Set task:
Set down the material below in full, matching it exactly.
_ _ _
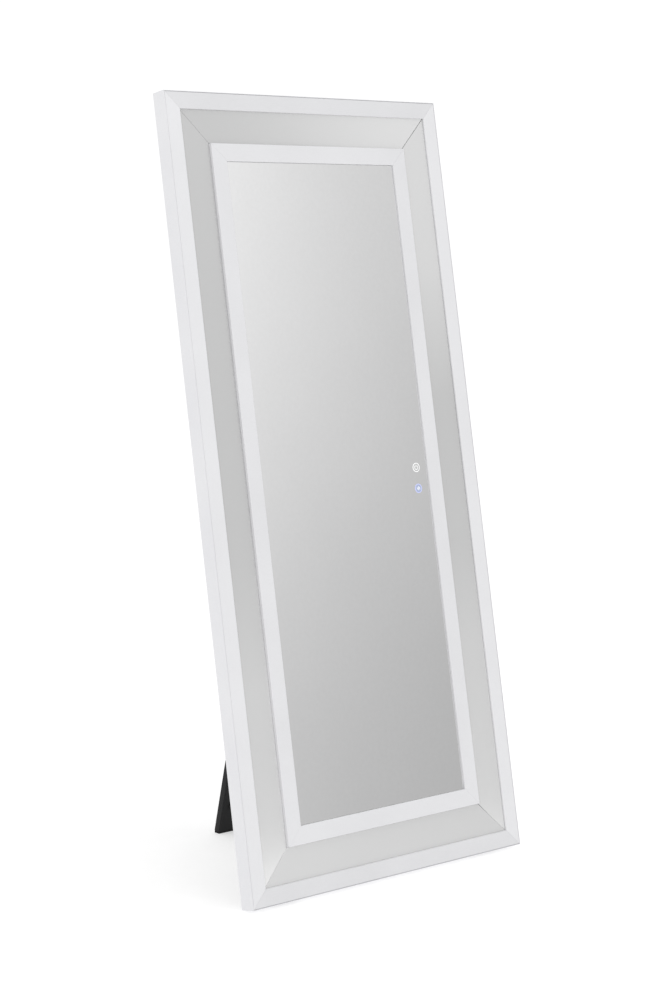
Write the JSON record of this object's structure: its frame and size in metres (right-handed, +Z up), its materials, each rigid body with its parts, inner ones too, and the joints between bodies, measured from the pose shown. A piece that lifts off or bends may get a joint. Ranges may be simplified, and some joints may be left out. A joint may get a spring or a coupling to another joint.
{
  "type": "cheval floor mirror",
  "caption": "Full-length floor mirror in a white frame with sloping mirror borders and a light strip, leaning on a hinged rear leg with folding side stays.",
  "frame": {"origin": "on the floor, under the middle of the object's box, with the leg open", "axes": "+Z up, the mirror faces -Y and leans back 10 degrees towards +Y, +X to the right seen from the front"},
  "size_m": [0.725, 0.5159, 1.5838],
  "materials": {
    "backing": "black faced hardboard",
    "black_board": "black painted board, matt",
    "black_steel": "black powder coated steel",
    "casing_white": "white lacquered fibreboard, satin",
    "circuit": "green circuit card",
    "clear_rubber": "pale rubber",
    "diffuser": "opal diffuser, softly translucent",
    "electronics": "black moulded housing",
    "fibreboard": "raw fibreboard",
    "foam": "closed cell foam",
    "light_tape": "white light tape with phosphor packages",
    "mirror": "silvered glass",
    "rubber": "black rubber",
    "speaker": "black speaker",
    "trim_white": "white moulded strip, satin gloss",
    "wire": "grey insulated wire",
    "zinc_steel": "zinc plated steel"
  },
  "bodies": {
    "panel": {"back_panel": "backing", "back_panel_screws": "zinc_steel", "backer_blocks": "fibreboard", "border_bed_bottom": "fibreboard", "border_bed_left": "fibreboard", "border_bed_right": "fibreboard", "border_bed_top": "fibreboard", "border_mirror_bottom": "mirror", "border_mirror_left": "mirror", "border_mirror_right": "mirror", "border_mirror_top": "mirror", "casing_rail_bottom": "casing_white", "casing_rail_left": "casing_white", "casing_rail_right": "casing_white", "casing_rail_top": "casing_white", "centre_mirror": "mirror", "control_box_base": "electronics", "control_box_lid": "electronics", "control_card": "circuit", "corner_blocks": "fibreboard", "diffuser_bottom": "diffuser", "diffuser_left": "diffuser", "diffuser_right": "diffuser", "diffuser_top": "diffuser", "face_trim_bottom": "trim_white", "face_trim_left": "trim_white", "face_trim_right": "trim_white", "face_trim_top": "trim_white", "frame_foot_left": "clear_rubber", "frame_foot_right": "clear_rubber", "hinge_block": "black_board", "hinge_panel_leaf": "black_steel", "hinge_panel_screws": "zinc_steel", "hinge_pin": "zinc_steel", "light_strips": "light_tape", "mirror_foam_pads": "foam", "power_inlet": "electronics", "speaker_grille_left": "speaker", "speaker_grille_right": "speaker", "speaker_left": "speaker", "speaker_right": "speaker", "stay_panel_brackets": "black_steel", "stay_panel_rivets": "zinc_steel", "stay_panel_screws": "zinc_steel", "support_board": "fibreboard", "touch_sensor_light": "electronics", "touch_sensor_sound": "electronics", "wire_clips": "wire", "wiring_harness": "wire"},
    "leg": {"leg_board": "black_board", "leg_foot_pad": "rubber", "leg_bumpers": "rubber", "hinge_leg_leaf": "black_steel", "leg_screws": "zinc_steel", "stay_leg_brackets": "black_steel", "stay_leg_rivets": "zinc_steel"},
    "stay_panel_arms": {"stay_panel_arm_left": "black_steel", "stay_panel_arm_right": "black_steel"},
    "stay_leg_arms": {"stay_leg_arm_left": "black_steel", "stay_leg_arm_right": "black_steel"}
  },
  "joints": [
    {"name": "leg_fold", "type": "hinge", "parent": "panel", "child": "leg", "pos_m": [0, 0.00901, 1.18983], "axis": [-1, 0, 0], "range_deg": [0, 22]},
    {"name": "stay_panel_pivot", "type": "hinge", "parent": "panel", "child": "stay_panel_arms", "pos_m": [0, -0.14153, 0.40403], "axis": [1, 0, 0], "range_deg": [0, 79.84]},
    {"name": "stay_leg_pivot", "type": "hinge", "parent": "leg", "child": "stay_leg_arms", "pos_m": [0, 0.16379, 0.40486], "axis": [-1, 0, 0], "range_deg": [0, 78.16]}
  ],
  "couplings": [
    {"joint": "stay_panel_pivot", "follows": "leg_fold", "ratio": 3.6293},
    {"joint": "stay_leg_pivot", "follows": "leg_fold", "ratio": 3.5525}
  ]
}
_ _ _
Response to this exercise:
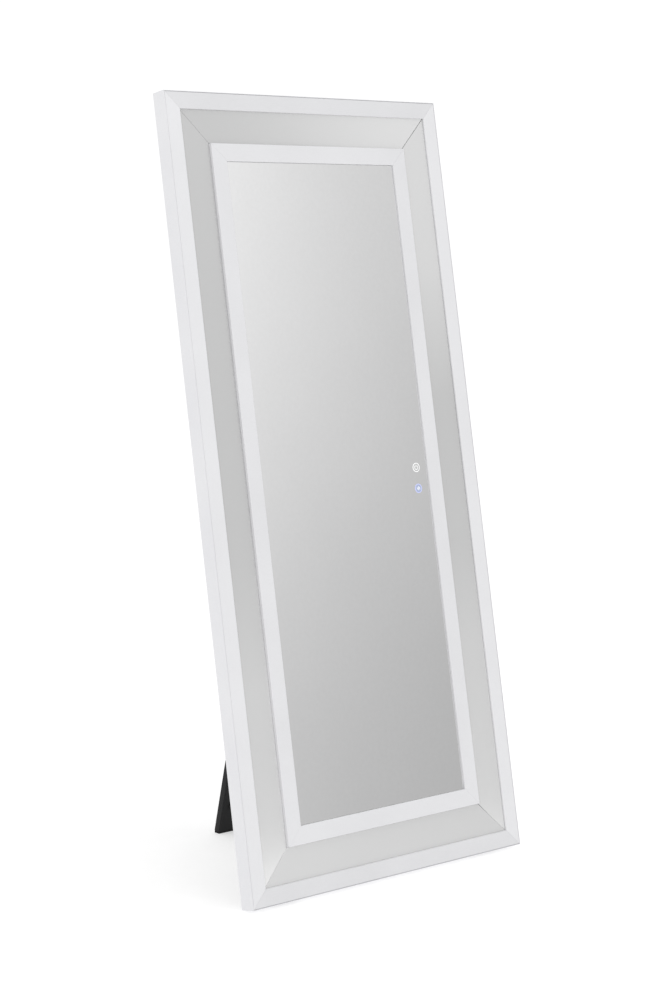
Write the JSON record of this object's structure: its frame and size in metres (right-handed, +Z up), its materials, each rigid body with its parts, inner ones too, and the joints between bodies, measured from the pose shown. A piece that lifts off or bends may get a joint. Ranges may be simplified, and some joints may be left out. A joint may get a spring or a coupling to another joint.
{
  "type": "cheval floor mirror",
  "caption": "Full-length floor mirror in a white frame with sloping mirror borders and a light strip, leaning on a hinged rear leg with folding side stays.",
  "frame": {"origin": "on the floor, under the middle of the object's box, with the leg open", "axes": "+Z up, the mirror faces -Y and leans back 10 degrees towards +Y, +X to the right seen from the front"},
  "size_m": [0.725, 0.5159, 1.5838],
  "materials": {
    "backing": "black faced hardboard",
    "black_board": "black painted board, matt",
    "black_steel": "black powder coated steel",
    "casing_white": "white lacquered fibreboard, satin",
    "circuit": "green circuit card",
    "clear_rubber": "pale rubber",
    "diffuser": "opal diffuser, softly translucent",
    "electronics": "black moulded housing",
    "fibreboard": "raw fibreboard",
    "foam": "closed cell foam",
    "light_tape": "white light tape with phosphor packages",
    "mirror": "silvered glass",
    "rubber": "black rubber",
    "speaker": "black speaker",
    "trim_white": "white moulded strip, satin gloss",
    "wire": "grey insulated wire",
    "zinc_steel": "zinc plated steel"
  },
  "bodies": {
    "panel": {"back_panel": "backing", "back_panel_screws": "zinc_steel", "backer_blocks": "fibreboard", "border_bed_bottom": "fibreboard", "border_bed_left": "fibreboard", "border_bed_right": "fibreboard", "border_bed_top": "fibreboard", "border_mirror_bottom": "mirror", "border_mirror_left": "mirror", "border_mirror_right": "mirror", "border_mirror_top": "mirror", "casing_rail_bottom": "casing_white", "casing_rail_left": "casing_white", "casing_rail_right": "casing_white", "casing_rail_top": "casing_white", "centre_mirror": "mirror", "control_box_base": "electronics", "control_box_lid": "electronics", "control_card": "circuit", "corner_blocks": "fibreboard", "diffuser_bottom": "diffuser", "diffuser_left": "diffuser", "diffuser_right": "diffuser", "diffuser_top": "diffuser", "face_trim_bottom": "trim_white", "face_trim_left": "trim_white", "face_trim_right": "trim_white", "face_trim_top": "trim_white", "frame_foot_left": "clear_rubber", "frame_foot_right": "clear_rubber", "hinge_block": "black_board", "hinge_panel_leaf": "black_steel", "hinge_panel_screws": "zinc_steel", "hinge_pin": "zinc_steel", "light_strips": "light_tape", "mirror_foam_pads": "foam", "power_inlet": "electronics", "speaker_grille_left": "speaker", "speaker_grille_right": "speaker", "speaker_left": "speaker", "speaker_right": "speaker", "stay_panel_brackets": "black_steel", "stay_panel_rivets": "zinc_steel", "stay_panel_screws": "zinc_steel", "support_board": "fibreboard", "touch_sensor_light": "electronics", "touch_sensor_sound": "electronics", "wire_clips": "wire", "wiring_harness": "wire"},
    "leg": {"leg_board": "black_board", "leg_foot_pad": "rubber", "leg_bumpers": "rubber", "hinge_leg_leaf": "black_steel", "leg_screws": "zinc_steel", "stay_leg_brackets": "black_steel", "stay_leg_rivets": "zinc_steel"},
    "stay_panel_arms": {"stay_panel_arm_left": "black_steel", "stay_panel_arm_right": "black_steel"},
    "stay_leg_arms": {"stay_leg_arm_left": "black_steel", "stay_leg_arm_right": "black_steel"}
  },
  "joints": [
    {"name": "leg_fold", "type": "hinge", "parent": "panel", "child": "leg", "pos_m": [0, 0.00901, 1.18983], "axis": [-1, 0, 0], "range_deg": [0, 22]},
    {"name": "stay_panel_pivot", "type": "hinge", "parent": "panel", "child": "stay_panel_arms", "pos_m": [0, -0.14153, 0.40403], "axis": [1, 0, 0], "range_deg": [0, 79.84]},
    {"name": "stay_leg_pivot", "type": "hinge", "parent": "leg", "child": "stay_leg_arms", "pos_m": [0, 0.16379, 0.40486], "axis": [-1, 0, 0], "range_deg": [0, 78.16]}
  ],
  "couplings": [
    {"joint": "stay_panel_pivot", "follows": "leg_fold", "ratio": 3.6293},
    {"joint": "stay_leg_pivot", "follows": "leg_fold", "ratio": 3.5525}
  ]
}